WRITTEN INSTRUCTION - In the lines below, find how many contain the word "More" and report that figure alone.

DATA ENTRIES -
* BEGIN *

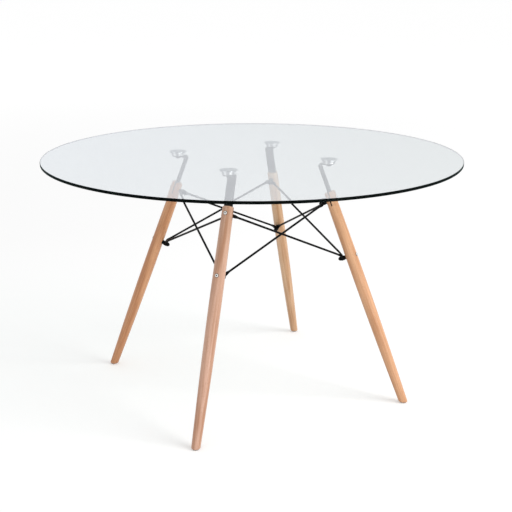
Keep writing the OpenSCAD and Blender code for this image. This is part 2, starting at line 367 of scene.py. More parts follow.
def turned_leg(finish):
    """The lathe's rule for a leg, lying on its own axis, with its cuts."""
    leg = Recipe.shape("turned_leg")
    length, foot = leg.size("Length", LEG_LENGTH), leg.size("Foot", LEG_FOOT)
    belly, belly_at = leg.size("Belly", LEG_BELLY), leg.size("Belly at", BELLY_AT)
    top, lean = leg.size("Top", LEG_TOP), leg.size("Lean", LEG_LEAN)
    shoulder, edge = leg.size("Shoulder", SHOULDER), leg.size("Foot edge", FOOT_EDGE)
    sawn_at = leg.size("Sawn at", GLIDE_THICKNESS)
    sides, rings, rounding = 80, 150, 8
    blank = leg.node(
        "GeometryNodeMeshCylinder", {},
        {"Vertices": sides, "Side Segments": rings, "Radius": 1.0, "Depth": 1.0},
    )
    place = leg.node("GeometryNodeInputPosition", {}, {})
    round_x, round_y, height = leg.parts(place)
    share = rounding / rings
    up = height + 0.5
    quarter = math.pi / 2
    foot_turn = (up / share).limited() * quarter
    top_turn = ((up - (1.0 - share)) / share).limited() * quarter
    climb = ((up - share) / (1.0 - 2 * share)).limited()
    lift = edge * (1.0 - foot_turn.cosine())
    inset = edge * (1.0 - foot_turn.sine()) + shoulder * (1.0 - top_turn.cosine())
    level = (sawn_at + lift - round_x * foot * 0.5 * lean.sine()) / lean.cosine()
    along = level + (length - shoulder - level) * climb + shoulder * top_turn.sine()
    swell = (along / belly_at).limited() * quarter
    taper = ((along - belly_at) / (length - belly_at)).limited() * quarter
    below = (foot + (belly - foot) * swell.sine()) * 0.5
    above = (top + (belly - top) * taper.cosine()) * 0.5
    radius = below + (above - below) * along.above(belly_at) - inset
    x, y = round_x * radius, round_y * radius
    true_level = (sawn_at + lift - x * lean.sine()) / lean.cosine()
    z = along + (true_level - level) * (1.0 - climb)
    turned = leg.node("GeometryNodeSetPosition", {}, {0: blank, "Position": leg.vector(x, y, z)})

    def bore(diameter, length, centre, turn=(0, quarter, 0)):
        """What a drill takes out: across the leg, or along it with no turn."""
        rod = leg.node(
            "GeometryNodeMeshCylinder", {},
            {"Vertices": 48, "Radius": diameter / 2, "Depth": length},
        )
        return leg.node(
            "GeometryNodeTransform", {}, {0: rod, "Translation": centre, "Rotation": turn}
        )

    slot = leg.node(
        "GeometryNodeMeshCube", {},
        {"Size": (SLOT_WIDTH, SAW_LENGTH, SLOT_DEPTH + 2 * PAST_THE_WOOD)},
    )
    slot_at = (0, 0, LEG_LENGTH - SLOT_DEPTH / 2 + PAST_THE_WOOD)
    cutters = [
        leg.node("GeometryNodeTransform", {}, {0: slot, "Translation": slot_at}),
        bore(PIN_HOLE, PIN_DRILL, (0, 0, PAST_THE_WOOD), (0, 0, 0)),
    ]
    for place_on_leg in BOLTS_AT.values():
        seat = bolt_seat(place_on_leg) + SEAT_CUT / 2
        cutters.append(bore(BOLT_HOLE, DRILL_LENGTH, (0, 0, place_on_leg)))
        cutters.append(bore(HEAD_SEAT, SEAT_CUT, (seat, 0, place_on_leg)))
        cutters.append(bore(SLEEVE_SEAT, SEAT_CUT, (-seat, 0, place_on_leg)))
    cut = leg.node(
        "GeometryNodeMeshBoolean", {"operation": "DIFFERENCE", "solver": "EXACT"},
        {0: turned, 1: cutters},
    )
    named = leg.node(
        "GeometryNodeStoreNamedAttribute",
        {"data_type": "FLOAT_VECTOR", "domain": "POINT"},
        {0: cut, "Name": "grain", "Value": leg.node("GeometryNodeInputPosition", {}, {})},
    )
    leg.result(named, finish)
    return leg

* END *
* BEGIN *

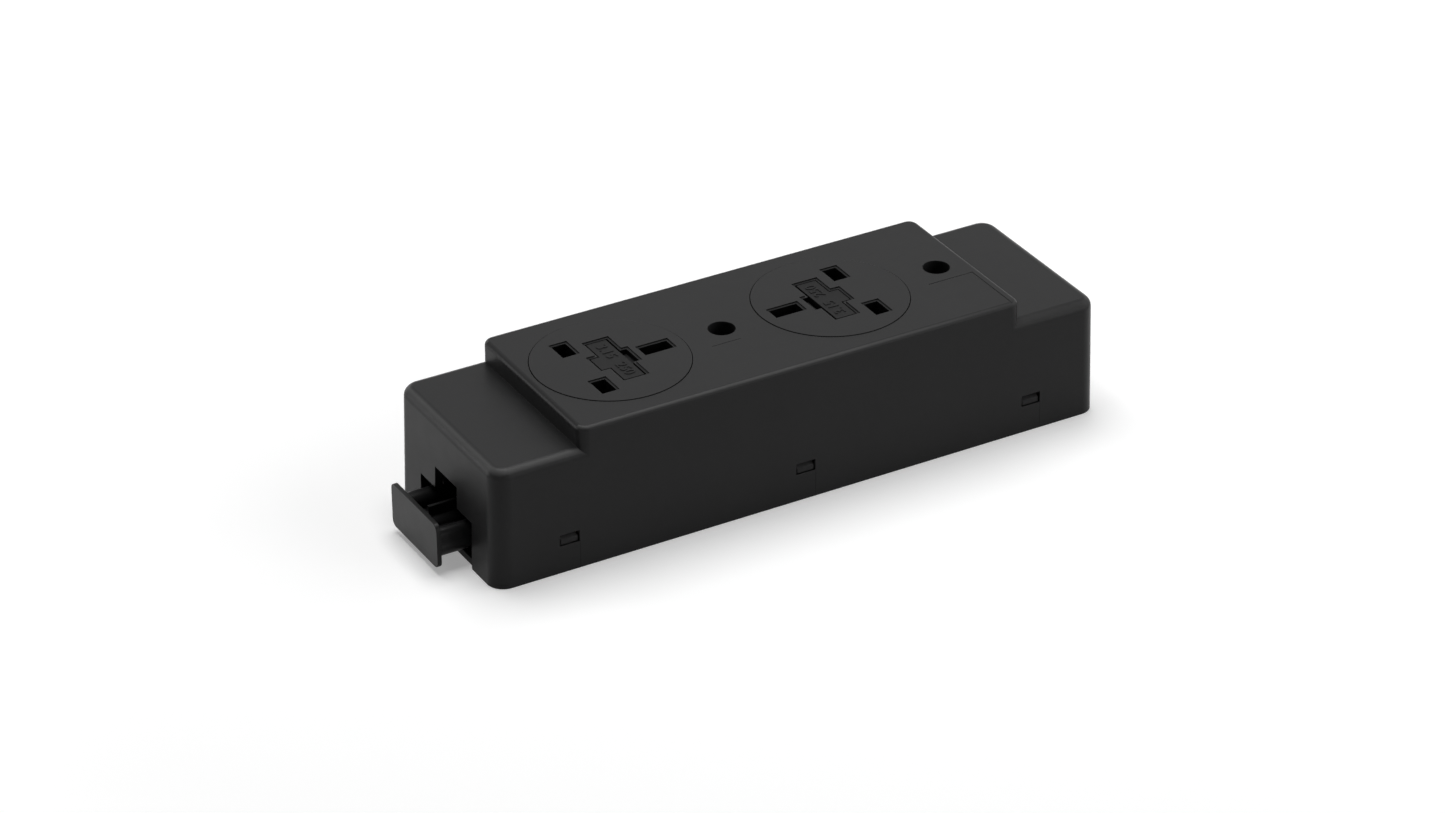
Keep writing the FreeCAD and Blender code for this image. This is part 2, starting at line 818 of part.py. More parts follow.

* END *
* BEGIN *

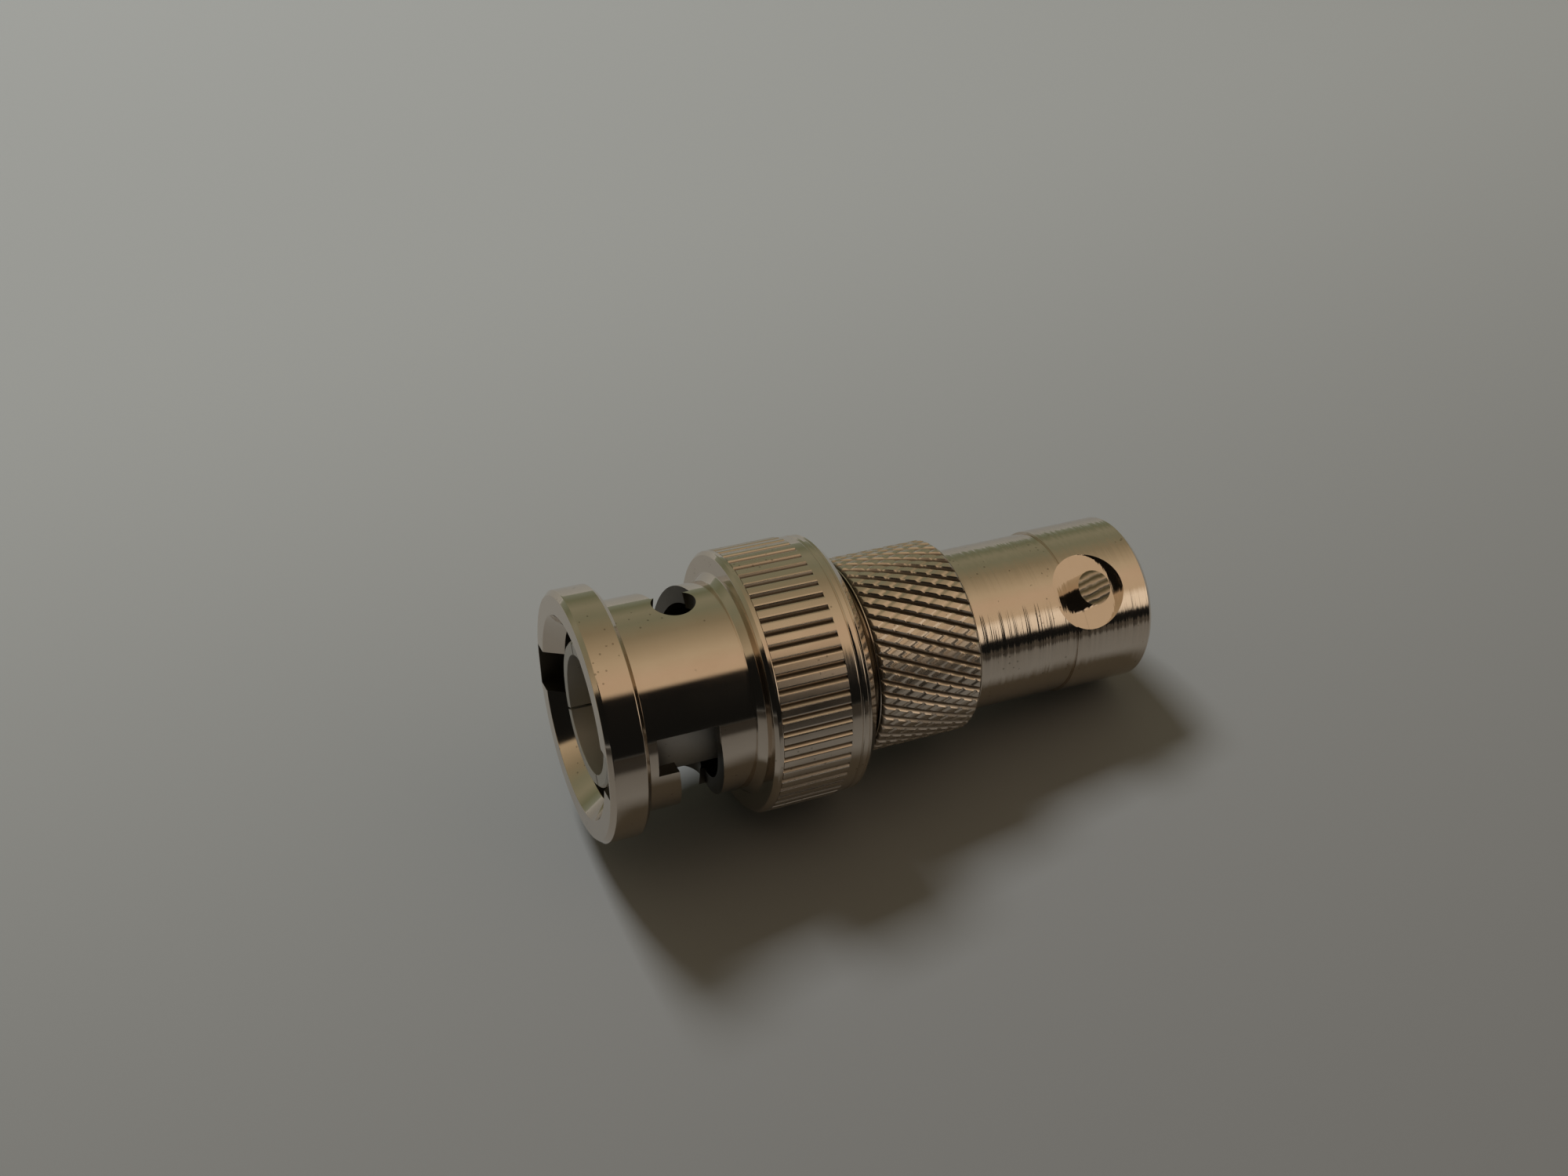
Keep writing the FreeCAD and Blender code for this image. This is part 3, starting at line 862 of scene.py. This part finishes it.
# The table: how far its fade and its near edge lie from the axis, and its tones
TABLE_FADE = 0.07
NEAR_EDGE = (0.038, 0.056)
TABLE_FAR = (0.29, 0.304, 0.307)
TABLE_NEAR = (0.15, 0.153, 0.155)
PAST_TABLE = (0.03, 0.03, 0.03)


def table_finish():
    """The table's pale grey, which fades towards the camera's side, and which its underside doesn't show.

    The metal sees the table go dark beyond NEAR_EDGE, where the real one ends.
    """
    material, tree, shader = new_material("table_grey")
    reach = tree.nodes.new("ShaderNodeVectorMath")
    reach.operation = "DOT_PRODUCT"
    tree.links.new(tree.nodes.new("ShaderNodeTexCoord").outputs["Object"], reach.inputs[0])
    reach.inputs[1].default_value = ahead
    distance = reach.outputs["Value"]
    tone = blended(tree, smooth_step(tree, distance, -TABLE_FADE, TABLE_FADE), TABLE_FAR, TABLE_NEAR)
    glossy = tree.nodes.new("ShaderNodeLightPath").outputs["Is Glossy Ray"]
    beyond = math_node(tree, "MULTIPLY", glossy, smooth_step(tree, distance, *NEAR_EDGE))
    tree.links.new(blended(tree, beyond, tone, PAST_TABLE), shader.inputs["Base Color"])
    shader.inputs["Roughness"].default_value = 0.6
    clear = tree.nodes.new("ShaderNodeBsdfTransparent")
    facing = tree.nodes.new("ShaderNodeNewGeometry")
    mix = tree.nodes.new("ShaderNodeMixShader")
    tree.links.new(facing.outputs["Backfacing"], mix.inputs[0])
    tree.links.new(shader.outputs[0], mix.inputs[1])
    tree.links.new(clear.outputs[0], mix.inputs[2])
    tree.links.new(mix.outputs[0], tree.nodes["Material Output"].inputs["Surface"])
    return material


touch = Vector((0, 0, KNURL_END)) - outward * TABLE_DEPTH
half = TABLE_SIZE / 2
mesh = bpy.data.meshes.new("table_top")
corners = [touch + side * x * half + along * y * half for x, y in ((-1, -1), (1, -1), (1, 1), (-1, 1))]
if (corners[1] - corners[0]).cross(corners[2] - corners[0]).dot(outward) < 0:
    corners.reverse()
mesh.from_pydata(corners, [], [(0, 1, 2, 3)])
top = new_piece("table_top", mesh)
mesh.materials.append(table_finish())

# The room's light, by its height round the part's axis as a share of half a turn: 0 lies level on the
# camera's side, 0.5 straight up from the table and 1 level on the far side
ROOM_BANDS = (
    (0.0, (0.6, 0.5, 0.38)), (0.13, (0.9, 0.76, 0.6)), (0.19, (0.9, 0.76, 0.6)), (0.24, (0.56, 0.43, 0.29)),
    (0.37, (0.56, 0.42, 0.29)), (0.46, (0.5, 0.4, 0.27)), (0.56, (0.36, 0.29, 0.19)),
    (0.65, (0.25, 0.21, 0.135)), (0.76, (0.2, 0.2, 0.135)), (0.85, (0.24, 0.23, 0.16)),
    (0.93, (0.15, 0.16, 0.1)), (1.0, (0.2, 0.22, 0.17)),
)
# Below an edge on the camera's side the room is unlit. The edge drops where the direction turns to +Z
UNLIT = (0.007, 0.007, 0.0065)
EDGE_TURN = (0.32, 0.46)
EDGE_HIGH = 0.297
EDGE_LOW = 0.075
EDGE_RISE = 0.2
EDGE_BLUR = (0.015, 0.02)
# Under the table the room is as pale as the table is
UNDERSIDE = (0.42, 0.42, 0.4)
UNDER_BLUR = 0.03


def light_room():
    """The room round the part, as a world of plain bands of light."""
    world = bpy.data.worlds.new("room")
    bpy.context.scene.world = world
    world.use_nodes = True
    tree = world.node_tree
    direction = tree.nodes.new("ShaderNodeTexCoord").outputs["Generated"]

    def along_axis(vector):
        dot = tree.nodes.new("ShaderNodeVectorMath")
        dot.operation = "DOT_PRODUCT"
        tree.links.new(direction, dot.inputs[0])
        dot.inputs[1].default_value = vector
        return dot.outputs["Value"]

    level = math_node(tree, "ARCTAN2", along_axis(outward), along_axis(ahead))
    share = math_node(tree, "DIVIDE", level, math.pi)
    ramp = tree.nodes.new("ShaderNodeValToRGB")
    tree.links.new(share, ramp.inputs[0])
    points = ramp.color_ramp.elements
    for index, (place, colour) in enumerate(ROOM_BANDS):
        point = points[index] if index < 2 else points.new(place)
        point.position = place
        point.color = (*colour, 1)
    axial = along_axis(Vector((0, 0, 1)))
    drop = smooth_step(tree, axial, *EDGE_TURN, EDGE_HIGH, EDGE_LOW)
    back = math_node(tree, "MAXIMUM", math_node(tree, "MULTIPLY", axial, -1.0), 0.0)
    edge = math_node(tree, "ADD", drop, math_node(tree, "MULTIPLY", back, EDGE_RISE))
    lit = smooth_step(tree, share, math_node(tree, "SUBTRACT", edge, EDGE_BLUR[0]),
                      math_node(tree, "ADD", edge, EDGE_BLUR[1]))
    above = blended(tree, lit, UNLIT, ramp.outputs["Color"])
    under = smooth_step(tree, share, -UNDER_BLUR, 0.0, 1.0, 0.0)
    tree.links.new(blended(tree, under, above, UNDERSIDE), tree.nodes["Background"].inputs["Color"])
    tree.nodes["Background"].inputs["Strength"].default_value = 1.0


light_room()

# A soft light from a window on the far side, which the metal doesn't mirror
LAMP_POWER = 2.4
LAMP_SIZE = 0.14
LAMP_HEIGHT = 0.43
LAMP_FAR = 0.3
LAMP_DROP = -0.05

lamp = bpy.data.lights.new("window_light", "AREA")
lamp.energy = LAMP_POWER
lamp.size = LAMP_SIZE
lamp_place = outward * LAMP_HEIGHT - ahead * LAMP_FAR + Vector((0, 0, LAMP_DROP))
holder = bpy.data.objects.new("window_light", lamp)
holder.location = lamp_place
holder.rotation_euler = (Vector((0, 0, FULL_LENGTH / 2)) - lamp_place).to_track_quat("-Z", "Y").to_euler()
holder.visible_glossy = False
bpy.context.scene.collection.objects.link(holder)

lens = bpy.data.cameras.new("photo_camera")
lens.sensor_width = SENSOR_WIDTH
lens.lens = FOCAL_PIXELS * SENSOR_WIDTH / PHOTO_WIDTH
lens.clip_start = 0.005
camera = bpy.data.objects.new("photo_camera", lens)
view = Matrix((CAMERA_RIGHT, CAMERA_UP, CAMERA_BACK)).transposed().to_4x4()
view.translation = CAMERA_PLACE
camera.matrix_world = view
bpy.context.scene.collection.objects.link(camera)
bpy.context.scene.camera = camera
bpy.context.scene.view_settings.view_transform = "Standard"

* END *

SOLUTION BELOW - 2